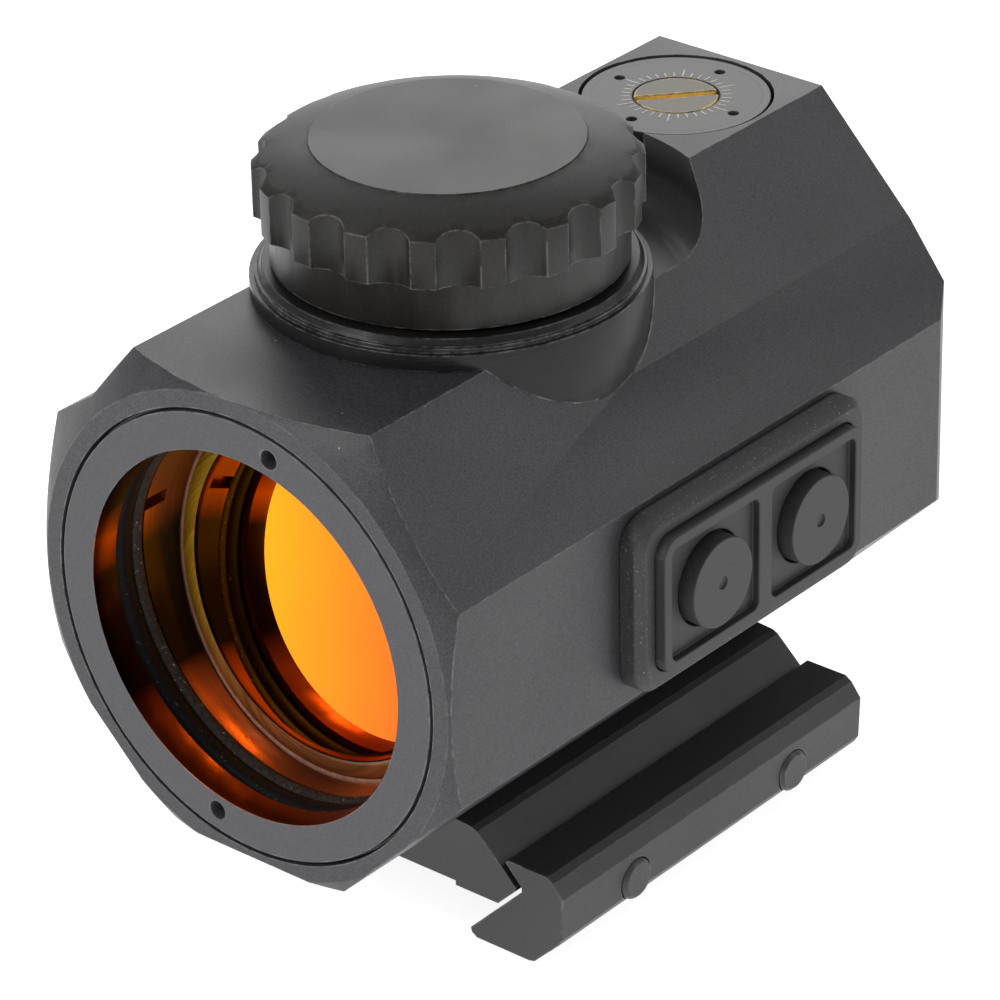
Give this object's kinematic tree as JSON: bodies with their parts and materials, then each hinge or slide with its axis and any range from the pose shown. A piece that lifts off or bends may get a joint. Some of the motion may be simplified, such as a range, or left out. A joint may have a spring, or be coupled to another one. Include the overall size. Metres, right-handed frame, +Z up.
{
  "type": "red dot sight",
  "caption": "Tube red dot finder with coated front lens, screw-on battery cap, two-button keypad, elevation and windage screws and a rail clamp.",
  "frame": {"origin": "middle of the rail seat face, half-way between the two cross bolts", "axes": "+X to the keypad side, +Y along the line of sight from the front lens towards the eye, +Z up, away from the rail"},
  "size_m": [0.0455, 0.0625, 0.0607],
  "materials": {
    "body_anodised": "matte black hard anodised, fine bead blast",
    "cap_anodised": "matte black hard anodised, fine bead blast",
    "mount_anodised": "matte black hard anodised",
    "turned_black": "black anodised with fine turning marks",
    "dial_black": "black anodised with light index marks",
    "bezel_black": "matte black with fine speckle",
    "keypad_rubber": "matte black silicone rubber",
    "seal_rubber": "grainy black rubber",
    "coated_glass": "optical glass with an orange reflecting coating",
    "clear_glass": "clear coated optical glass",
    "spring_steel": "plain steel",
    "cell_steel": "plain steel",
    "contact_gold": "gold plated",
    "board_green": "solder mask",
    "screw_brass": "turned brass",
    "screw_black": "black oxide steel",
    "bolt_black": "black oxide steel",
    "led_die": "clear red"
  },
  "bodies": {
    "housing": {"housing": "body_anodised", "front_locking_ring": "body_anodised", "front_seal_ring": "seal_rubber", "lens_spacer": "turned_black", "objective_lens": "coated_glass", "rear_window": "clear_glass", "rear_locking_ring": "body_anodised", "tube_spring": "spring_steel", "turret_base": "body_anodised", "coin_cell": "cell_steel", "cell_contact": "contact_gold", "circuit_board": "board_green", "switch_domes": "spring_steel", "keypad_bezel": "bezel_black", "keypad_rubber": "keypad_rubber", "elevation_dial": "dial_black", "windage_dial": "dial_black", "mount_base": "mount_anodised", "mount_screws": "screw_black"},
    "gimbal": {"gimbal_ring": "turned_black"},
    "tube": {"optic_tube": "turned_black", "emitter_block": "turned_black", "emitter_led": "led_die"},
    "cap_spring_stack": {"cap_contact": "contact_gold", "cap_spring": "spring_steel"},
    "battery_cap": {"battery_cap": "cap_anodised", "cap_o_ring": "seal_rubber"},
    "button_front": {"button_front": "keypad_rubber"},
    "button_rear": {"button_rear": "keypad_rubber"},
    "elevation_screw": {"elevation_screw": "screw_brass"},
    "elevation_pusher": {"elevation_pusher": "spring_steel"},
    "windage_screw": {"windage_screw": "screw_brass"},
    "windage_pusher": {"windage_pusher": "spring_steel"},
    "clamp_bar": {"clamp_bar": "mount_anodised"},
    "cross_bolt_front": {"cross_bolt_front": "bolt_black"},
    "cross_bolt_rear": {"cross_bolt_rear": "bolt_black"}
  },
  "joints": [
    {"name": "elevation_turn", "type": "hinge", "parent": "housing", "child": "elevation_screw", "pos_m": [0, 0.0194, 0.048], "axis": [0, 0, 1], "range_deg": [-360, 360]},
    {"name": "elevation_pusher_slide", "type": "slide", "parent": "housing", "child": "elevation_pusher", "axis": [0, 0, -1], "range_m": [-0.0005, 0.0005]},
    {"name": "tube_pitch", "type": "hinge", "parent": "housing", "child": "gimbal", "pos_m": [0, -0.0141, 0.0246], "axis": [-1, 0, 0], "range_deg": [-0.86, 0.86]},
    {"name": "windage_turn", "type": "hinge", "parent": "housing", "child": "windage_screw", "pos_m": [-0.021, 0.0194, 0.0246], "axis": [-1, 0, 0], "range_deg": [-360, 360]},
    {"name": "windage_pusher_slide", "type": "slide", "parent": "housing", "child": "windage_pusher", "axis": [1, 0, 0], "range_m": [-0.0005, 0.0005]},
    {"name": "tube_yaw", "type": "hinge", "parent": "gimbal", "child": "tube", "pos_m": [0, -0.0141, 0.0246], "axis": [0, 0, -1], "range_deg": [-0.86, 0.86]},
    {"name": "button_front_press", "type": "slide", "parent": "housing", "child": "button_front", "axis": [-1, 0, 0], "range_m": [0, 0.00035], "stiffness_N_per_m": 4000, "springref_m": -0.0001},
    {"name": "button_rear_press", "type": "slide", "parent": "housing", "child": "button_rear", "axis": [-1, 0, 0], "range_m": [0, 0.00035], "stiffness_N_per_m": 4000, "springref_m": -0.0001},
    {"name": "battery_cap_lift", "type": "slide", "parent": "housing", "child": "cap_spring_stack", "axis": [0, 0, 1], "range_m": [0, 0.00225]},
    {"name": "battery_cap_turn", "type": "hinge", "parent": "cap_spring_stack", "child": "battery_cap", "pos_m": [0, -0.008, 0.05], "axis": [0, 0, 1], "range_deg": [0, 1080]},
    {"name": "clamp_slide", "type": "slide", "parent": "housing", "child": "clamp_bar", "axis": [1, 0, 0], "range_m": [0, 0.0021]},
    {"name": "cross_bolt_front_turn", "type": "hinge", "parent": "housing", "child": "cross_bolt_front", "pos_m": [0, -0.01, -0.0002], "axis": [-1, 0, 0], "range_deg": [0, 1080]},
    {"name": "cross_bolt_rear_turn", "type": "hinge", "parent": "housing", "child": "cross_bolt_rear", "pos_m": [0, 0.01, -0.0002], "axis": [-1, 0, 0], "range_deg": [0, 1080]}
  ],
  "couplings": [
    {"joint": "elevation_turn", "follows": "elevation_pusher_slide", "rad_per_m": 12566},
    {"joint": "tube_pitch", "follows": "elevation_pusher_slide", "rad_per_m": 29.851},
    {"joint": "windage_turn", "follows": "windage_pusher_slide", "rad_per_m": 12566},
    {"joint": "tube_yaw", "follows": "windage_pusher_slide", "rad_per_m": 29.851},
    {"joint": "battery_cap_turn", "follows": "battery_cap_lift", "rad_per_m": 8377.6},
    {"joint": "cross_bolt_front_turn", "follows": "clamp_slide", "rad_per_m": 8976},
    {"joint": "cross_bolt_rear_turn", "follows": "clamp_slide", "rad_per_m": 8976}
  ]
}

- **Goal**
Please output the entire listing exactly as it stands.

- **Exercise answer**
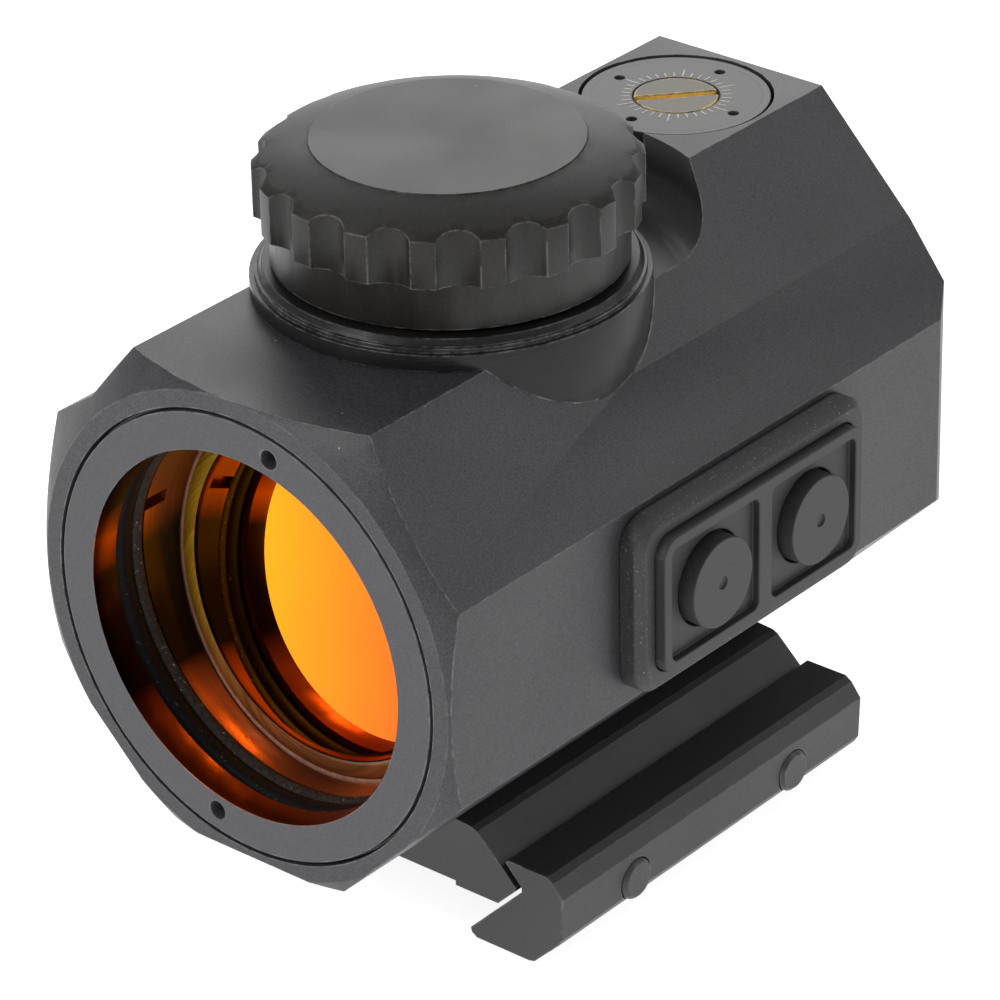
Give this object's kinematic tree as JSON: bodies with their parts and materials, then each hinge or slide with its axis and any range from the pose shown. A piece that lifts off or bends may get a joint. Some of the motion may be simplified, such as a range, or left out. A joint may have a spring, or be coupled to another one. Include the overall size. Metres, right-handed frame, +Z up.
{
  "type": "red dot sight",
  "caption": "Tube red dot finder with coated front lens, screw-on battery cap, two-button keypad, elevation and windage screws and a rail clamp.",
  "frame": {"origin": "middle of the rail seat face, half-way between the two cross bolts", "axes": "+X to the keypad side, +Y along the line of sight from the front lens towards the eye, +Z up, away from the rail"},
  "size_m": [0.0455, 0.0625, 0.0607],
  "materials": {
    "body_anodised": "matte black hard anodised, fine bead blast",
    "cap_anodised": "matte black hard anodised, fine bead blast",
    "mount_anodised": "matte black hard anodised",
    "turned_black": "black anodised with fine turning marks",
    "dial_black": "black anodised with light index marks",
    "bezel_black": "matte black with fine speckle",
    "keypad_rubber": "matte black silicone rubber",
    "seal_rubber": "grainy black rubber",
    "coated_glass": "optical glass with an orange reflecting coating",
    "clear_glass": "clear coated optical glass",
    "spring_steel": "plain steel",
    "cell_steel": "plain steel",
    "contact_gold": "gold plated",
    "board_green": "solder mask",
    "screw_brass": "turned brass",
    "screw_black": "black oxide steel",
    "bolt_black": "black oxide steel",
    "led_die": "clear red"
  },
  "bodies": {
    "housing": {"housing": "body_anodised", "front_locking_ring": "body_anodised", "front_seal_ring": "seal_rubber", "lens_spacer": "turned_black", "objective_lens": "coated_glass", "rear_window": "clear_glass", "rear_locking_ring": "body_anodised", "tube_spring": "spring_steel", "turret_base": "body_anodised", "coin_cell": "cell_steel", "cell_contact": "contact_gold", "circuit_board": "board_green", "switch_domes": "spring_steel", "keypad_bezel": "bezel_black", "keypad_rubber": "keypad_rubber", "elevation_dial": "dial_black", "windage_dial": "dial_black", "mount_base": "mount_anodised", "mount_screws": "screw_black"},
    "gimbal": {"gimbal_ring": "turned_black"},
    "tube": {"optic_tube": "turned_black", "emitter_block": "turned_black", "emitter_led": "led_die"},
    "cap_spring_stack": {"cap_contact": "contact_gold", "cap_spring": "spring_steel"},
    "battery_cap": {"battery_cap": "cap_anodised", "cap_o_ring": "seal_rubber"},
    "button_front": {"button_front": "keypad_rubber"},
    "button_rear": {"button_rear": "keypad_rubber"},
    "elevation_screw": {"elevation_screw": "screw_brass"},
    "elevation_pusher": {"elevation_pusher": "spring_steel"},
    "windage_screw": {"windage_screw": "screw_brass"},
    "windage_pusher": {"windage_pusher": "spring_steel"},
    "clamp_bar": {"clamp_bar": "mount_anodised"},
    "cross_bolt_front": {"cross_bolt_front": "bolt_black"},
    "cross_bolt_rear": {"cross_bolt_rear": "bolt_black"}
  },
  "joints": [
    {"name": "elevation_turn", "type": "hinge", "parent": "housing", "child": "elevation_screw", "pos_m": [0, 0.0194, 0.048], "axis": [0, 0, 1], "range_deg": [-360, 360]},
    {"name": "elevation_pusher_slide", "type": "slide", "parent": "housing", "child": "elevation_pusher", "axis": [0, 0, -1], "range_m": [-0.0005, 0.0005]},
    {"name": "tube_pitch", "type": "hinge", "parent": "housing", "child": "gimbal", "pos_m": [0, -0.0141, 0.0246], "axis": [-1, 0, 0], "range_deg": [-0.86, 0.86]},
    {"name": "windage_turn", "type": "hinge", "parent": "housing", "child": "windage_screw", "pos_m": [-0.021, 0.0194, 0.0246], "axis": [-1, 0, 0], "range_deg": [-360, 360]},
    {"name": "windage_pusher_slide", "type": "slide", "parent": "housing", "child": "windage_pusher", "axis": [1, 0, 0], "range_m": [-0.0005, 0.0005]},
    {"name": "tube_yaw", "type": "hinge", "parent": "gimbal", "child": "tube", "pos_m": [0, -0.0141, 0.0246], "axis": [0, 0, -1], "range_deg": [-0.86, 0.86]},
    {"name": "button_front_press", "type": "slide", "parent": "housing", "child": "button_front", "axis": [-1, 0, 0], "range_m": [0, 0.00035], "stiffness_N_per_m": 4000, "springref_m": -0.0001},
    {"name": "button_rear_press", "type": "slide", "parent": "housing", "child": "button_rear", "axis": [-1, 0, 0], "range_m": [0, 0.00035], "stiffness_N_per_m": 4000, "springref_m": -0.0001},
    {"name": "battery_cap_lift", "type": "slide", "parent": "housing", "child": "cap_spring_stack", "axis": [0, 0, 1], "range_m": [0, 0.00225]},
    {"name": "battery_cap_turn", "type": "hinge", "parent": "cap_spring_stack", "child": "battery_cap", "pos_m": [0, -0.008, 0.05], "axis": [0, 0, 1], "range_deg": [0, 1080]},
    {"name": "clamp_slide", "type": "slide", "parent": "housing", "child": "clamp_bar", "axis": [1, 0, 0], "range_m": [0, 0.0021]},
    {"name": "cross_bolt_front_turn", "type": "hinge", "parent": "housing", "child": "cross_bolt_front", "pos_m": [0, -0.01, -0.0002], "axis": [-1, 0, 0], "range_deg": [0, 1080]},
    {"name": "cross_bolt_rear_turn", "type": "hinge", "parent": "housing", "child": "cross_bolt_rear", "pos_m": [0, 0.01, -0.0002], "axis": [-1, 0, 0], "range_deg": [0, 1080]}
  ],
  "couplings": [
    {"joint": "elevation_turn", "follows": "elevation_pusher_slide", "rad_per_m": 12566},
    {"joint": "tube_pitch", "follows": "elevation_pusher_slide", "rad_per_m": 29.851},
    {"joint": "windage_turn", "follows": "windage_pusher_slide", "rad_per_m": 12566},
    {"joint": "tube_yaw", "follows": "windage_pusher_slide", "rad_per_m": 29.851},
    {"joint": "battery_cap_turn", "follows": "battery_cap_lift", "rad_per_m": 8377.6},
    {"joint": "cross_bolt_front_turn", "follows": "clamp_slide", "rad_per_m": 8976},
    {"joint": "cross_bolt_rear_turn", "follows": "clamp_slide", "rad_per_m": 8976}
  ]
}